Senator
- In office 8 October 1981 – 13 May 1982
- Constituency: Cultural and Educational Panel

Personal details
- Born: Patricia Broughal 17 March 1933 Kill, County Kildare, Ireland
- Died: 19 December 1997 (aged 64) Dublin, Ireland
- Party: Fine Gael
- Spouse: Tony Lawlor
- Children: 4, including Anthony

= Patsy Lawlor =

Irish politician (1933–1997)

Patricia Lawlor (17 March 1933 – 19 December 1997) was an Irish politician, nurse and businesswoman.

==Politics==
She was elected as Fine Gael member to Kildare County Council at the 1974 local elections for the Naas electoral area; and re-elected at the 1979 local elections. From the 1985 local elections onwards, she was re-elected as an independent member. In 1979, she became the first woman to chair Kildare County Council and Kildare VEC. A member of the General Council of County Councils from 1979, she was its chairperson from 1981 to 1982.

She was an unsuccessful Fine Gael candidate at the 1981 general election and February 1982 general elections for the Kildare constituency. She was elected to Seanad Éireann on the Cultural and Educational Panel in 1981 as a Fine Gael member. She lost her seat at the 1983 Seanad election.

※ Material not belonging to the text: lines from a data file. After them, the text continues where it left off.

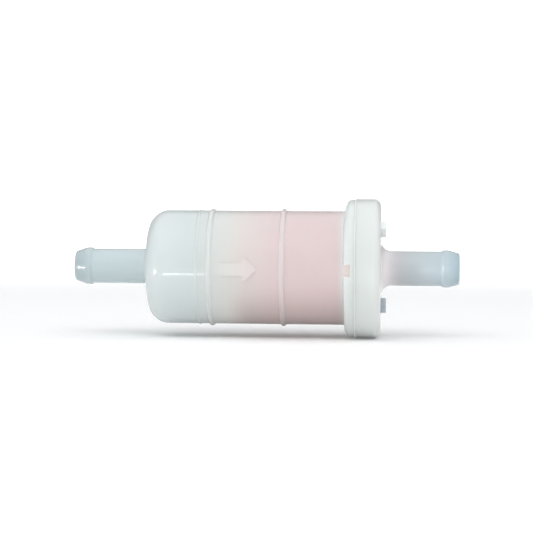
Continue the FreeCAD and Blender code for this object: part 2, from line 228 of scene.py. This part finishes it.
class Nodes:
    """Short calls for building one material's node tree."""

    def __init__(self, name):
        self.material = bpy.data.materials.new(name)
        self.material.use_nodes = True
        self.tree = self.material.node_tree
        self.shader = self.tree.nodes["Principled BSDF"]

    def new(self, kind):
        return self.tree.nodes.new("ShaderNode" + kind)

    def put(self, socket, value):
        """Links another node's output to the socket, or sets its value. A colour may leave out its alpha."""
        if isinstance(value, bpy.types.NodeSocket):
            self.tree.links.new(value, socket)
        elif socket.type == "RGBA" and len(value) == 3:
            socket.default_value = (*value, 1.0)
        else:
            socket.default_value = value

    def set(self, **values):
        """Sets the shader's own sockets. Base_Color means the socket Base Color."""
        for key, value in values.items():
            self.put(self.shader.inputs[key.replace("_", " ")], value)

    def math(self, operation, a, b=0.0, clamp=False):
        node = self.new("Math")
        node.operation = operation
        node.use_clamp = clamp
        self.put(node.inputs[0], a)
        self.put(node.inputs[1], b)
        return node.outputs[0]

    def times(self, first, *others):
        product = first
        for value in others:
            product = self.math("MULTIPLY", product, value)
        return product

    def plus(self, a, b):
        return self.math("ADD", a, b)

    def inverse(self, mask):
        return self.math("SUBTRACT", 1.0, mask)

    def gap(self, value, centre):
        """How far value is from centre."""
        return self.math("ABSOLUTE", self.math("SUBTRACT", value, centre))

    def place(self):
        """The place in the row frame, in millimetres."""
        return self.stretch(self.new("TexCoord").outputs["Object"], (1 / MM,) * 3)

    def stretch(self, vector, factors):
        node = self.new("VectorMath")
        node.operation = "MULTIPLY"
        self.put(node.inputs[0], vector)
        self.put(node.inputs[1], factors)
        return node.outputs[0]

    def axes(self, place):
        split = self.new("SeparateXYZ")
        self.put(split.inputs[0], place)
        return split.outputs[0], split.outputs[1], split.outputs[2]

    def length(self, a, b):
        """Length of the vector (a, b)."""
        return self.math("SQRT", self.plus(self.times(a, a), self.times(b, b)))

    def step(self, value, low, high):
        """0 at low and 1 at high, smooth between. It falls where low is above high."""
        node = self.new("MapRange")
        node.interpolation_type = "SMOOTHSTEP"
        for socket, given in zip(node.inputs, (value, low, high, 0.0, 1.0)):
            self.put(socket, given)
        return node.outputs[0]

    def mix(self, factor, a, b):
        """Colour a where factor is 0 and colour b where it is 1."""
        node = self.new("Mix")
        node.data_type = "RGBA"
        for index, given in ((0, factor), (6, a), (7, b)):
            self.put(node.inputs[index], given)
        return node.outputs[2]

    def noise(self, place, scale, detail=2.0, roughness=0.5):
        node = self.new("TexNoise")
        for key, given in (("Vector", place), ("Scale", scale), ("Detail", detail), ("Roughness", roughness)):
            self.put(node.inputs[key], given)
        return node.outputs[0]

    def bump(self, height, strength, distance):
        """Bump on the shader, with its height in units of distance, in metres."""
        node = self.new("Bump")
        for key, given in (("Height", height), ("Strength", strength), ("Distance", distance)):
            self.put(node.inputs[key], given)
        self.put(self.shader.inputs["Normal"], node.outputs[0])

    def ramp(self, value, span, stops):
        """A colour that runs through stops, each (place, colour), where value crosses span."""
        low, high = span
        node = self.new("ValToRGB")
        node.color_ramp.interpolation = "B_SPLINE"
        elements = node.color_ramp.elements
        while len(elements) < len(stops):
            elements.new(0.5)
        for element, (place, colour) in zip(elements, stops):
            element.position = (place - low) / (high - low)
            element.color = (*colour, 1.0)
        share = self.math("DIVIDE", self.math("SUBTRACT", value, low), high - low, clamp=True)
        self.put(node.inputs[0], share)
        return node.outputs[0]


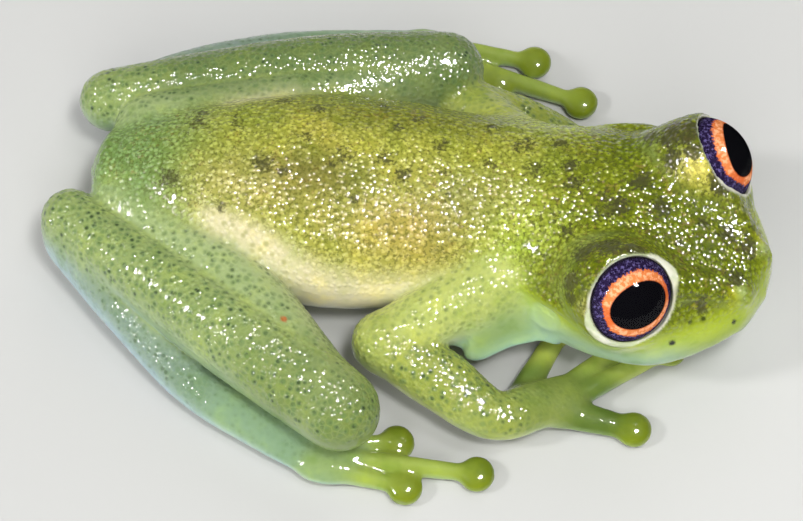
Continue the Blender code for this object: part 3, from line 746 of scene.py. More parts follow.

At the 1991 local elections, she was elected as an independent member to Kildare County Council for the Naas electoral area. She was an unsuccessful independent candidate at the 1992 general election for the Kildare constituency.

==Personal life==
She was educated locally and at St Mary's secondary school in Naas, she trained as a nurse. She was deeply involved in the social and economic life of County Kildare, where she lived and worked for most of her life, once describing herself as "born, bred, and buttered" in Kill. She married Tony Lawlor, a farmer and member of a catering family in Naas; they had four children.

She was a member of the Irish Countrywomen's Association (ICA) for many years. She was a founder member of the Kill guild of the ICA in 1961, was national president from 1976 to 1979.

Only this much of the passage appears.